[Source material]:

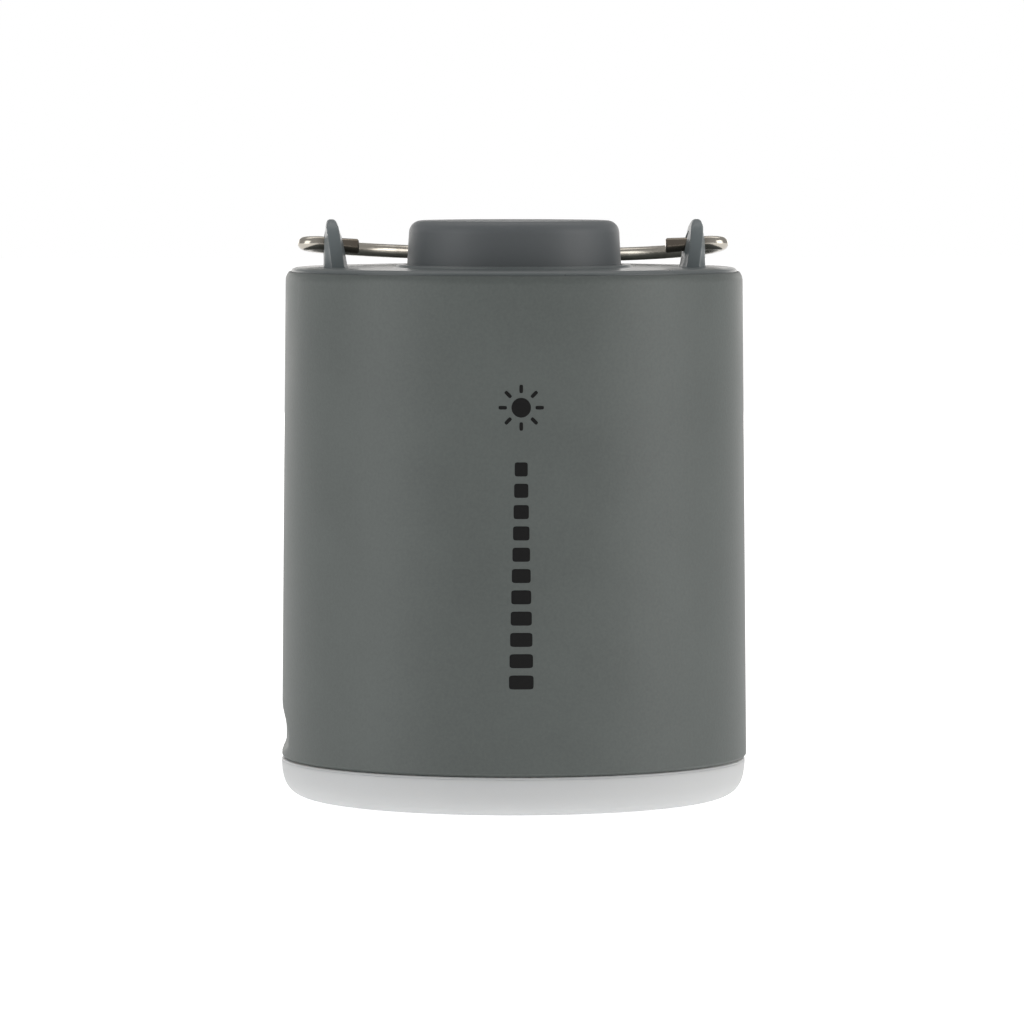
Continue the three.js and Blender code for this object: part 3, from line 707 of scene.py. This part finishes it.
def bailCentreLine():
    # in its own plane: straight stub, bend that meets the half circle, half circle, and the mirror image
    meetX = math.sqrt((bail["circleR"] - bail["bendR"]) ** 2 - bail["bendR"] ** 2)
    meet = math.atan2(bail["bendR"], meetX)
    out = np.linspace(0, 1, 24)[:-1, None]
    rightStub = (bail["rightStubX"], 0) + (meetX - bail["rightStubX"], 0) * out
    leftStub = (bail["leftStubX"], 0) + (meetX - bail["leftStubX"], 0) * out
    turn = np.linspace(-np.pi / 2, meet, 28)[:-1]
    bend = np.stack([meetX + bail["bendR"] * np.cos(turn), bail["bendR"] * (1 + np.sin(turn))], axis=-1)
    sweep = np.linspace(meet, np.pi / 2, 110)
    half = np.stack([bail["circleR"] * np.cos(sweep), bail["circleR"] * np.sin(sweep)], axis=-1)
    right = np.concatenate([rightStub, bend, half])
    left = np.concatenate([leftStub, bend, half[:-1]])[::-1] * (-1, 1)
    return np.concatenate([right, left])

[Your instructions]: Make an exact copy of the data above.

[Solution for this problem]:
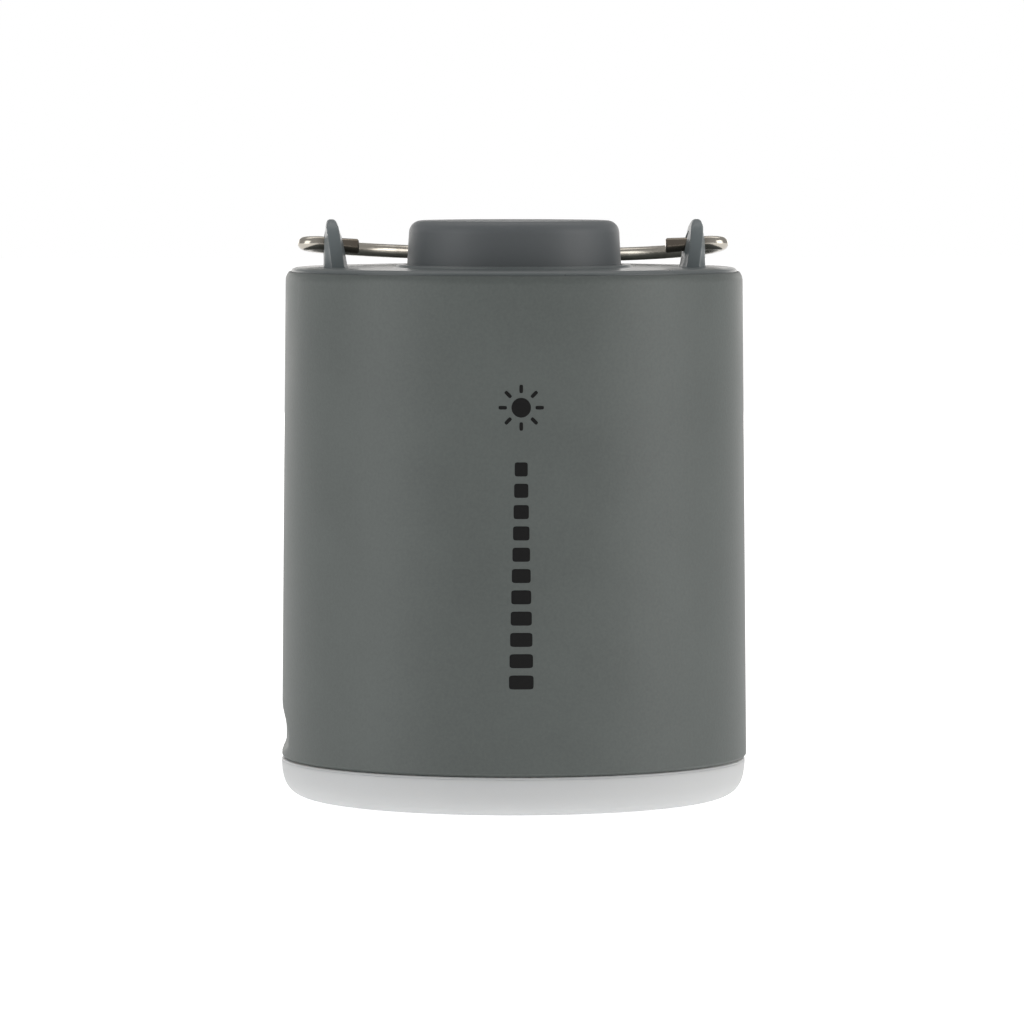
Continue the three.js and Blender code for this object: part 3, from line 707 of scene.py. This part finishes it.
def bailCentreLine():
    # in its own plane: straight stub, bend that meets the half circle, half circle, and the mirror image
    meetX = math.sqrt((bail["circleR"] - bail["bendR"]) ** 2 - bail["bendR"] ** 2)
    meet = math.atan2(bail["bendR"], meetX)
    out = np.linspace(0, 1, 24)[:-1, None]
    rightStub = (bail["rightStubX"], 0) + (meetX - bail["rightStubX"], 0) * out
    leftStub = (bail["leftStubX"], 0) + (meetX - bail["leftStubX"], 0) * out
    turn = np.linspace(-np.pi / 2, meet, 28)[:-1]
    bend = np.stack([meetX + bail["bendR"] * np.cos(turn), bail["bendR"] * (1 + np.sin(turn))], axis=-1)
    sweep = np.linspace(meet, np.pi / 2, 110)
    half = np.stack([bail["circleR"] * np.cos(sweep), bail["circleR"] * np.sin(sweep)], axis=-1)
    right = np.concatenate([rightStub, bend, half])
    left = np.concatenate([leftStub, bend, half[:-1]])[::-1] * (-1, 1)
    return np.concatenate([right, left])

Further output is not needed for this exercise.